◆ **Requirements**
Using the listing below, report all lines holding the word "code".

━━ Task inputs ━━

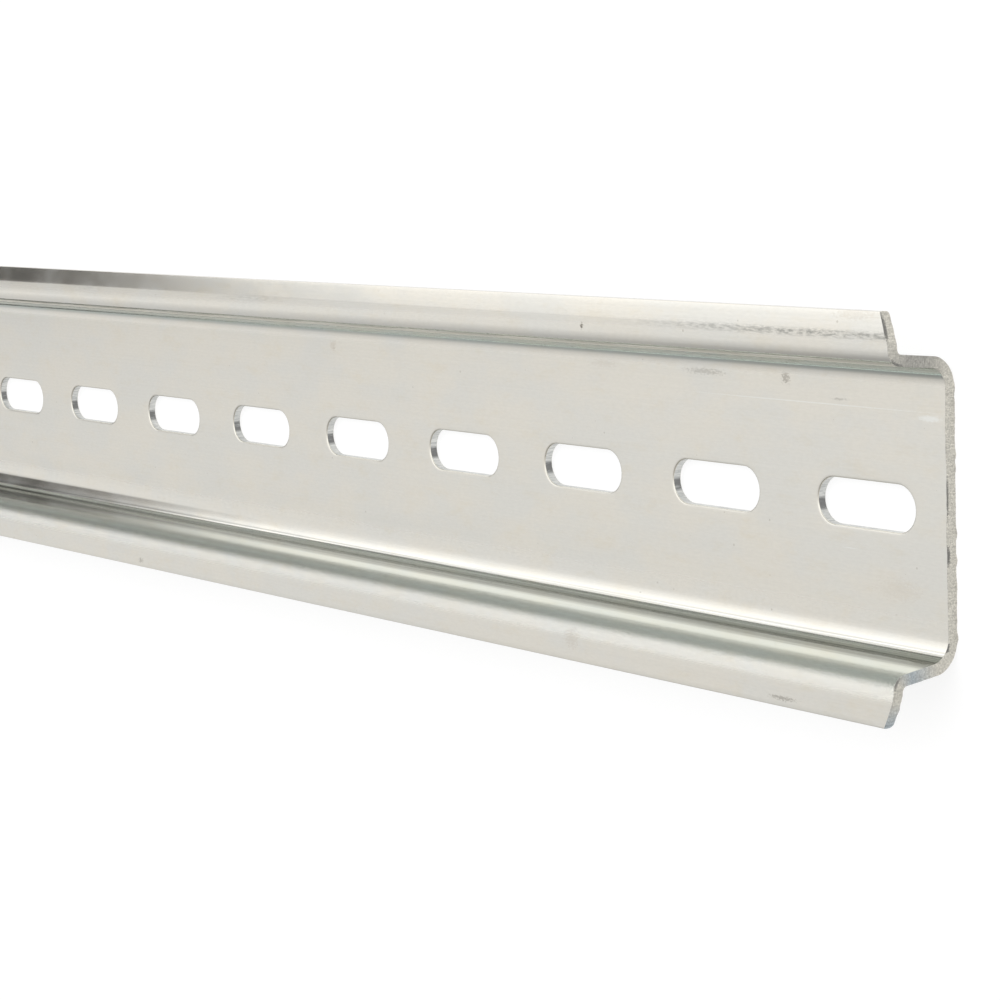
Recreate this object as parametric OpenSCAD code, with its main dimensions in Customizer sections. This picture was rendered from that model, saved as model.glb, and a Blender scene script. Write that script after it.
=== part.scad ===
// Slotted top-hat mounting rail, 35 x 7.5 mm, cold-rolled from zinc-plated steel strip.
// One bent strip: a flat back with slots, two walls and two flanges that devices clip onto.
// X runs along the rail, Y across it, and Z from the back face out to the flanges.
// The origin is the middle of the back face, which lies on Z = 0.

/* [Rail] */
// Length that the rail is sold in
rail_length = 500; // [200:20:2000]
// Width over the two flanges
rail_width = 35; // [33:0.5:40]
// Depth from the back face to the front of the flanges
rail_depth = 7.5; // [6.5:0.5:15]
// Thickness of the strip
strip_t = 1; // [0.8:0.1:1.2]

/* [Channel] */
// Width over the walls, where they leave the back bends
channel_width = 27; // [24:0.5:28]
// Angle that each wall leans outwards, in degrees
wall_lean = 6; // [1:1:8]
// Outside radius of the bends between back and walls
back_bend_r = 2.7; // [1.8:0.1:3]
// Front radius of the bends between walls and flanges
flange_bend_r = 1.5; // [1.25:0.05:2]
// Radius of the rolled back edge of each flange tip
tip_r = 0.4; // [0.2:0.1:0.6]

/* [Slots] */
// Distance from one slot to the next, and twice that from the end to the first
slot_pitch = 20; // [16:1:30]
// Overall length of a slot
slot_length = 12.2; // [8:0.1:14]
// Width of a slot, for an M4 screw
slot_width = 4.2; // [3.2:0.1:6.4]

/* [Ends] */
// How far the cut-off tool sets back the flange tips at each end
tip_setback = 1.4; // [0.2:0.1:2.5]

/* [Hidden] */
$fn = 48;
// Overrun of a cutting tool past the face that it cuts
past = 1;

// Back bend: the strip turns from the back into the wall
back_bend_y = channel_width / 2 - back_bend_r * cos(wall_lean);
wall_start_z = back_bend_r * (1 - sin(wall_lean));

// Flange bend: it turns the other way, round a centre behind the flange
flange_back_r = flange_bend_r - strip_t;
wall_end_z = rail_depth - flange_bend_r + flange_back_r * sin(wall_lean);
wall_len = (wall_end_z - wall_start_z) / cos(wall_lean);
wall_end_y = channel_width / 2 + wall_len * sin(wall_lean);
flange_bend_y = wall_end_y + flange_back_r * cos(wall_lean);
flange_len = rail_width / 2 - flange_bend_y;

// Slots that fit between the ends
slot_count = floor(rail_length / slot_pitch);

// Quarter of the plane round the origin, right and down, out past a radius
module quarter(r) {
    translate([0, -r - past])
        square(r + past);
}

// Strip bent round the origin, from straight down until it leans like the wall
module bend(r_out) {
    intersection() {
        difference() {
            circle(r = r_out);
            circle(r = r_out - strip_t);
        }
        quarter(r_out);
        rotate(-wall_lean)
            quarter(r_out);
    }
}

// Flange in section from the end of its bend, with its back edge rolled round at the tip
module flange_section() {
    difference() {
        square([flange_len, strip_t]);
        translate([flange_len - tip_r, 0])
            difference() {
                translate([0, -past])
                    square([tip_r + past, tip_r + past]);
                translate([0, tip_r])
                    circle(r = tip_r);
            }
    }
}

// One side of the rail in section, from its middle to the flange tip. Each run of the
// strip is placed from the end of the run before it, so they join at any size.
module half_section() {
    square([back_bend_y, strip_t]);
    translate([back_bend_y, back_bend_r]) {
        bend(back_bend_r);
        rotate(-wall_lean)
            translate([back_bend_r - strip_t, 0]) {
                square([strip_t, wall_len]);
                translate([flange_bend_r, wall_len]) {
                    mirror([1, 0])
                        rotate(90)
                            bend(flange_bend_r);
                    rotate(wall_lean)
                        translate([0, flange_back_r])
                            flange_section();
                }
            }
    }
}

// Round-ended slot through the back
module slot() {
    straight = slot_length - slot_width;
    translate([0, 0, -past])
        linear_extrude(strip_t + 2 * past) {
            square([straight, slot_width], center = true);
            for (side = [-1, 1])
                translate([side * straight / 2, 0])
                    circle(d = slot_width);
        }
}

// Slant that the cut-off tool leaves across the end of one flange
module tip_cut() {
    translate([0, 0, strip_t + past])
        linear_extrude(rail_depth)
            polygon([
                [0, flange_bend_y],
                [-tip_setback, rail_width / 2],
                [-tip_setback, rail_width / 2 + past],
                [past, rail_width / 2 + past],
                [past, flange_bend_y]
            ]);
}

// The whole rail: one strip, bent, slotted and cut to length
module rail() {
    color([0.80, 0.79, 0.76])
        difference() {
            rotate([90, 0, 90])
                linear_extrude(rail_length, center = true) {
                    half_section();
                    mirror([1, 0]) half_section();
                }
            for (i = [0 : slot_count - 1])
                translate([(i - (slot_count - 1) / 2) * slot_pitch, 0, 0])
                    slot();
            for (along = [0, 1], across = [0, 1])
                mirror([along, 0, 0]) mirror([0, across, 0])
                    translate([rail_length / 2, 0, 0])
                        tip_cut();
        }
}

rail();
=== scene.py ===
"""Looks of a slotted top-hat mounting rail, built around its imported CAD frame.

The rail lies on its back, open side up. X runs along it, Y across it and Z up, in metres.
"""

import math

import bmesh
import bpy
from mathutils import Matrix, Vector, noise


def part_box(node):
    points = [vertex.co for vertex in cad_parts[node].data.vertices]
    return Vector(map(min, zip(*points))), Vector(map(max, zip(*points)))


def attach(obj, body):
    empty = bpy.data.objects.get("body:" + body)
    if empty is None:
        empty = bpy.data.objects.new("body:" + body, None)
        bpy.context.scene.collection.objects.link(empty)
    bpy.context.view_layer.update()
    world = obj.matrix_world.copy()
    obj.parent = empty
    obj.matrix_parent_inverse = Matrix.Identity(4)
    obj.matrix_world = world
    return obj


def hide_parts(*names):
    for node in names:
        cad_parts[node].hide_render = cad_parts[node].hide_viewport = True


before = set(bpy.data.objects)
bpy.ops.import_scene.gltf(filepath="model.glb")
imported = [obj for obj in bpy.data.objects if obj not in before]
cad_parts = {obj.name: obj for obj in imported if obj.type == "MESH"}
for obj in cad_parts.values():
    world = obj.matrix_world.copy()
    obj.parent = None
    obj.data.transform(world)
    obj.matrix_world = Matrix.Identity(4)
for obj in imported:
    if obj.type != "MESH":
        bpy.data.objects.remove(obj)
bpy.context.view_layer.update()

# ---------------------------------------------------------------------------
# Camera
# It stands off one end of the rail, above the open side, and is rolled so that
# the width of the rail stands upright in the picture.
# ---------------------------------------------------------------------------

low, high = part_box("rail")
END_X = high.x

camera_data = bpy.data.cameras.new("camera")
camera_data.sensor_width = 36.0
camera_data.lens = 103.1
camera_data.clip_start = 0.01
camera_data.clip_end = 50.0
camera = bpy.data.objects.new("camera", camera_data)
bpy.context.scene.collection.objects.link(camera)
camera_place = Vector((END_X + 0.1702, 0.0348, 0.1711))
view_direction = Vector((-0.8015, -0.1343, -0.5826)).normalized()
picture_up = Vector((-0.0889, 0.9903, -0.1065))
picture_right = view_direction.cross(picture_up).normalized()
picture_up = picture_right.cross(view_direction).normalized()
camera.matrix_world = Matrix.Translation(camera_place) @ Matrix((
    (picture_right.x, picture_up.x, -view_direction.x),
    (picture_right.y, picture_up.y, -view_direction.y),
    (picture_right.z, picture_up.z, -view_direction.z),
)).to_4x4()
bpy.context.scene.camera = camera

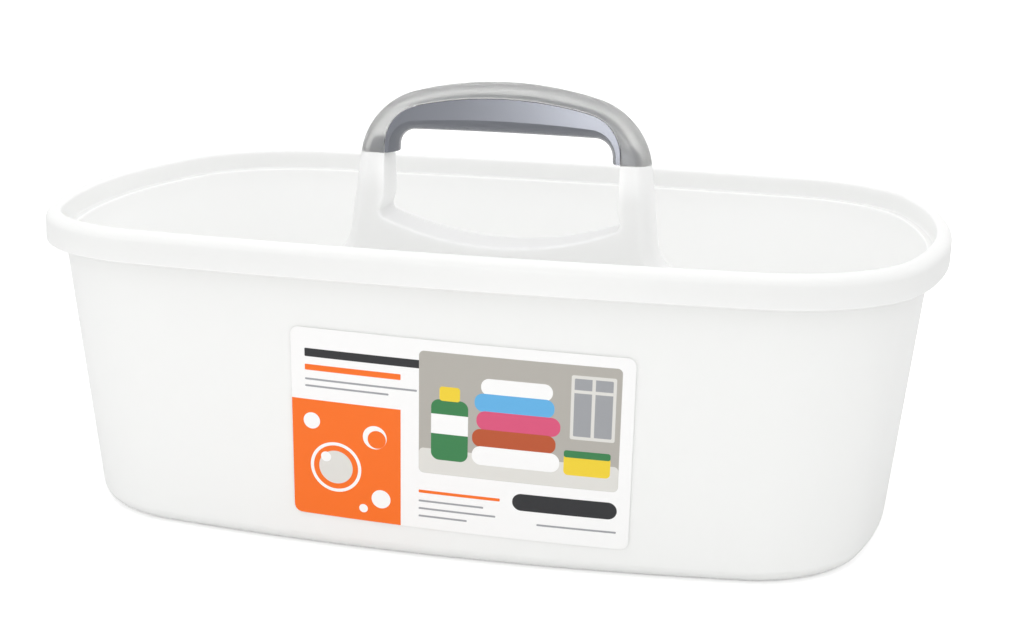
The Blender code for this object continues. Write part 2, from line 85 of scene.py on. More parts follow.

━━━

◆ **Worked solution**
Recreate this object as parametric OpenSCAD code, with its main dimensions in Customizer sections. This picture was rendered from that model, saved as model.glb, and a Blender scene script. Write that script after it.
The Blender code for this object continues. Write part 2, from line 85 of scene.py on. More parts follow.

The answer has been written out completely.